By Zachary Stieber
The Biden administration, months before the Mar-a-Lago raid, asked the federal agency in charge of keeping the nation’s records to let the FBI pore over documents from former President Donald Trump’s home, a newly disclosed letter shows.
The White House Counsel’s Office sent the request to the National Archives and Records Administration (NARA) in April, acting Archivist Debra Wall later told Evan Corcoran, a lawyer for Trump.
“On April 11, 2022, the White House Counsel’s Office—affirming a request from the Department of Justice supported by an FBI letterhead memorandum—formally transmitted a request that NARA provide the FBI access to the 15 boxes for its review within seven days, with the possibility that the FBI might request copies of specific documents following its review of the boxes,” Wall said in the letter, which was first published by Just the News. NARA released a copy on Aug. 23.
The boxes were transferred to NARA in mid-January from Mar-a-Lago, Trump’s Florida resort, after months of negotiations, NARA has said. David Ferriero, the archivist until May, previously told a House of Representatives panel that the boxes contained classified documents, although Trump has maintained he declassified the materials and cooperated with NARA.
Among the materials, according to Wall’s letter: over 100 documents, or more than 700 pages, with classification markings, including some with the highest levels of classification.
The Justice Department’s (DOJ) National Security Division informed Corcoran on April 29 that it had opened a criminal investigation, according to the letter, and that it sought access to the materials for the probe.
Access Granted, but Not Immediately
Trump’s lawyers asked for and received an extension of the production date, and NARA didn’t immediately give the FBI access to the materials. Corcoran, meanwhile, informed Wall that counsel needed more time to review the materials to see whether any were subject to Trump’s executive privilege, and that the letter should be considered “a protective assertion of executive privilege made by counsel for the former President.”
Presented with the claims, Biden deferred to Wall’s determination, the acting archivist said. Wall then asked for the DOJ’s advice. Christopher Schroeder, an assistant attorney general appointed by President Joe Biden, said that it was unprecedented for a former president to assert executive privilege “against an incumbent President to prevent the latter from obtaining from NARA Presidential records belonging to the Federal Government where ‘such records contain information that is needed for the conduct of current business of the incumbent President’s office and that is not otherwise available,’” Wall said, citing U.S. code.
The Supreme Court’s decision against Richard Nixon in 1977, when he invoked privilege over certain records “strongly suggests” that Trump couldn’t successfully invoke privilege, Wall added.
She opted to reject Trump’s claim, and said NARA would provide the FBI access to the records starting as soon as May 12—two days after the letter was sent.
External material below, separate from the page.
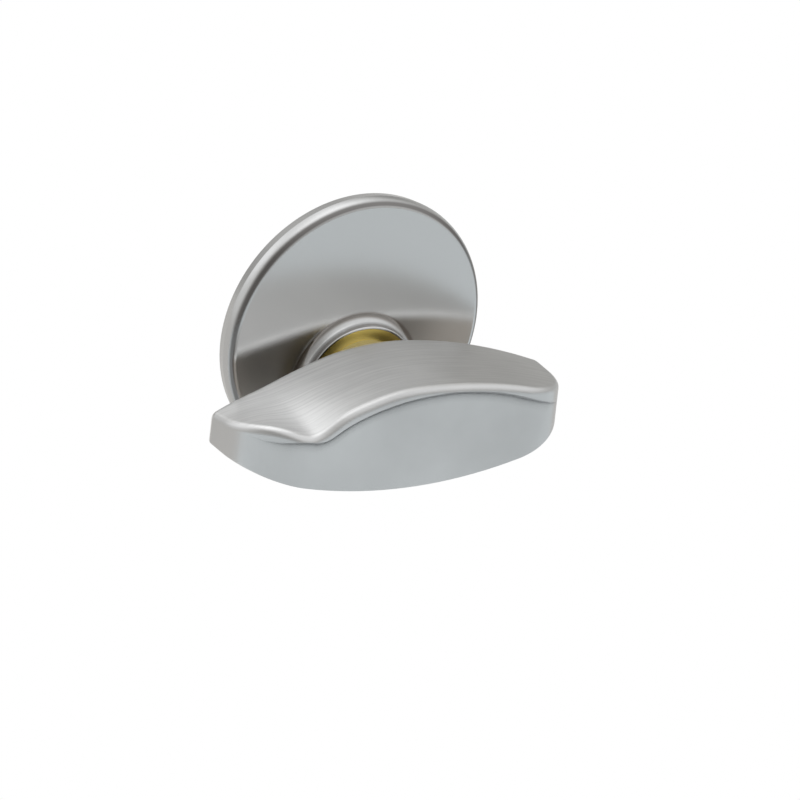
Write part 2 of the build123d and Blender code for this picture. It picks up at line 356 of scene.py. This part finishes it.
def threaded_housing(material):
    """The housing with its thread really cut, in place of the CAD node's plain barrel."""
    source = nodes["cylinder_housing"]
    body = bpy.data.objects.new("threaded_housing", source.data.copy())
    link(body)
    tidy_mesh(body.data, weld=1e-7)
    cutter = thread_cutter()
    cut = body.modifiers.new("thread", "BOOLEAN")
    cut.operation = "DIFFERENCE"
    cut.solver = "MANIFOLD"
    cut.object = cutter
    shaped = body.evaluated_get(bpy.context.evaluated_depsgraph_get())
    mesh = bpy.data.meshes.new_from_object(shaped)
    body.modifiers.clear()
    body.data = mesh
    bpy.data.objects.remove(cutter)
    turned_normals(mesh, source.data)
    mesh.materials.clear()
    mesh.materials.append(material)
    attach(body, "housing")
    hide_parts("cylinder_housing")


def finish_nodes():
    """Materials of the CAD nodes, and the threaded housing."""
    plate = metal("satin_nickel_plate", (0.63, 0.63, 0.63), (0.60, 0.60, 0.60), 0.19, 0.5, "head")
    turn = metal("satin_nickel_turn", (0.76, 0.76, 0.76), (0.47, 0.47, 0.47), 0.28, 0.97, "turn")
    brass = metal("bare_brass", (0.84, 0.66, 0.20), (0.64, 0.49, 0.13), 0.36, 0.4)
    steel = metal("zinc_steel", (0.60, 0.61, 0.62), (0.48, 0.49, 0.50), 0.32, 0.5)
    give("cylinder_housing", plate)
    threaded_housing(plate)
    give("thumb_turn", turn)
    for name in ("plug", "friction_pin", "chamber_cap"):
        give(name, brass)
    for name in ("turn_pin", "friction_spring", "cam", "cam_screw_left", "cam_screw_right"):
        give(name, steel)


def tent_cloth():
    """Glow of the tent, a little warmer where it is dim."""
    material, n = new_material("tent_cloth")
    place = n.add("ShaderNodeTexCoord").outputs["Object"]
    way = n.add("ShaderNodeVectorMath", {0: place}, operation="NORMALIZE").outputs[0]
    level = TENT_LEVEL
    for direction, rim, middle, added in TENT_SPOTS:
        toward = n.add("ShaderNodeVectorMath", {0: way, 1: direction}, operation="DOT_PRODUCT")
        spot = n.remap(toward.outputs["Value"], rim, middle, 0.0, added)
        level = n.math("ADD", level, spot)
    brightness = n.remap(level, 0.5, 1.0, 0.0, 1.0, "LINEAR")
    tint = n.ramp(brightness, [(0.0, (1.0, 0.992, 0.965)), (1.0, (0.993, 1.0, 1.0))])
    n.surface("ShaderNodeEmission", {"Color": tint, "Strength": level})
    return material


def tent():
    """Sphere of cloth round the stage, which lights the object and shows in its metal."""
    rows, columns = 24, 48
    points, faces = [], []
    for i in range(rows + 1):
        e = math.pi * (i / rows - 0.5)
        for j in range(columns):
            a = 2 * math.pi * j / columns
            way = (math.cos(e) * math.cos(a), math.cos(e) * math.sin(a), math.sin(e))
            points.append(tuple(TENT_RADIUS * v for v in way))
    for i in range(rows):
        low, high = i * columns, (i + 1) * columns
        for j in range(columns):
            k = (j + 1) % columns
            faces.append((low + j, low + k, high + k, high + j))
    thing = mesh_piece("tent", points, faces)
    thing.data.materials.append(tent_cloth())
    thing.visible_camera = False
    return thing


def low_card():
    """Grey card low down behind the head, which the head's side wall reflects."""
    (left, right), (near, far) = CARD_X, CARD_Y
    corners = ((left, near), (right, near), (right, far), (left, far))
    thing = mesh_piece("low_card", [(x, y, -CARD_DROP) for x, y in corners], [(0, 1, 2, 3)])
    material, n = new_material("card_paint")
    n.surface("ShaderNodeEmission", {"Color": (0.66, 0.65, 0.63, 1), "Strength": 1.0})
    thing.data.materials.append(material)
    thing.visible_camera = False
    thing.visible_diffuse = False
    thing.visible_shadow = False
    return thing


def board_paint():
    """White that is there only for rays that see or mirror the board's front."""
    material, n = new_material("backdrop_paint")
    white = n.add("ShaderNodeEmission", {"Color": (1, 1, 1, 1), "Strength": 1.0}).outputs[0]
    clear = n.add("ShaderNodeBsdfTransparent").outputs[0]
    behind = n.add("ShaderNodeNewGeometry").outputs["Backfacing"]
    shown = n.times(n.seen(), n.math("SUBTRACT", 1.0, behind))
    n.surface("ShaderNodeMixShader", {0: shown, 1: clear, 2: white})
    return material


def backdrop():
    """White board with a round hole for the barrel; from behind it isn't there, so the barrel shows."""
    count = 64
    hole = BARREL_RADIUS + BOARD_GAP
    angles = [2 * math.pi * i / count for i in range(count)]
    ways = [(math.cos(a), math.sin(a)) for a in angles]
    points = [(hole * x, BOARD_Y, hole * z) for x, z in ways]
    for x, z in ways:
        height = BOARD_TOP if z > 0 else FLOOR_DROP
        grow = min(BOARD_HALF / max(abs(x), 1e-6), height / max(abs(z), 1e-6))
        points.append((x * grow, BOARD_Y, z * grow))
    faces = [(i, count + i, count + (i + 1) % count, (i + 1) % count) for i in range(count)]
    thing = mesh_piece("backdrop", points, faces)
    thing.data.materials.append(board_paint())
    thing.visible_glossy = False
    thing.visible_diffuse = False
    thing.visible_shadow = False
    return thing


def floor():
    """Pale matt floor below the object."""
    corners = ((-1, -1), (1, -1), (1, 1), (-1, 1))
    points = [(FLOOR_HALF * x, FLOOR_HALF * y, -FLOOR_DROP) for x, y in corners]
    thing = mesh_piece("floor", points, [(0, 1, 2, 3)])
    material, n = new_material("floor_paint")
    n.surface("ShaderNodeBsdfDiffuse", {"Color": (0.72, 0.76, 0.78, 1)})
    thing.data.materials.append(material)
    return thing


def key_lamp():
    """Soft square lamp that points at the object and doesn't show in its metal."""
    data = bpy.data.lights.new("key_lamp", "AREA")
    data.shape = "RECTANGLE"
    data.size = data.size_y = KEY_SIDE
    data.energy = KEY_POWER
    lamp = bpy.data.objects.new("key_lamp", data)
    link(lamp)
    lamp.location = KEY_PLACE
    lamp.rotation_mode = "QUATERNION"
    lamp.rotation_quaternion = (-Vector(KEY_PLACE)).to_track_quat("-Z", "Y")
    lamp.visible_glossy = False


def studio():
    """World, stage and lamp."""
    world = bpy.data.worlds.new("studio")
    bpy.context.scene.world = world
    n = Nodes(world)
    strength = n.remap(n.seen(), 0.0, 1.0, 0.8, 1.0, "LINEAR")
    inputs = {"Color": (1, 1, 1, 1), "Strength": strength}
    white = n.add("ShaderNodeBackground", inputs).outputs[0]
    n.add("ShaderNodeOutputWorld", {"Surface": white})
    for thing in (tent(), low_card(), backdrop(), floor()):
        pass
    key_lamp()


def photo_camera():
    """Camera at the photograph's viewing angle."""
    data = bpy.data.cameras.new("photo_camera")
    data.type = "ORTHO"
    data.ortho_scale = FRAME_SIDE
    data.clip_start = 0.01
    data.clip_end = 10.0
    camera = bpy.data.objects.new("photo_camera", data)
    link(camera)
    axes = Matrix((VIEW_RIGHT, VIEW_UP, VIEW_BACK)).transposed().to_4x4()
    camera.matrix_world = Matrix.Translation(FRAME_MIDDLE + VIEW_BACK * CAMERA_DISTANCE) @ axes
    bpy.context.scene.camera = camera


photo_camera()
studio()
finish_nodes()
bpy.context.scene.view_settings.view_transform = "Standard"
NARA declined to comment on the letter.
The DOJ, the White House, and Corcoran didn’t respond to requests for comment.
Within three months, the FBI had asked for and received a search warrant for Mar-a-Lago, and raided the residence on Aug. 8. Agents removed boxes of materials and other items, including some listed as classified. Unsealed warrant documents showed the government believes Trump violated several laws, including on related to handling defense materials.
The warrant affidavit remains sealed, and Trump has asked for an independent party to be appointed to sift through the seized materials and separate privileged items.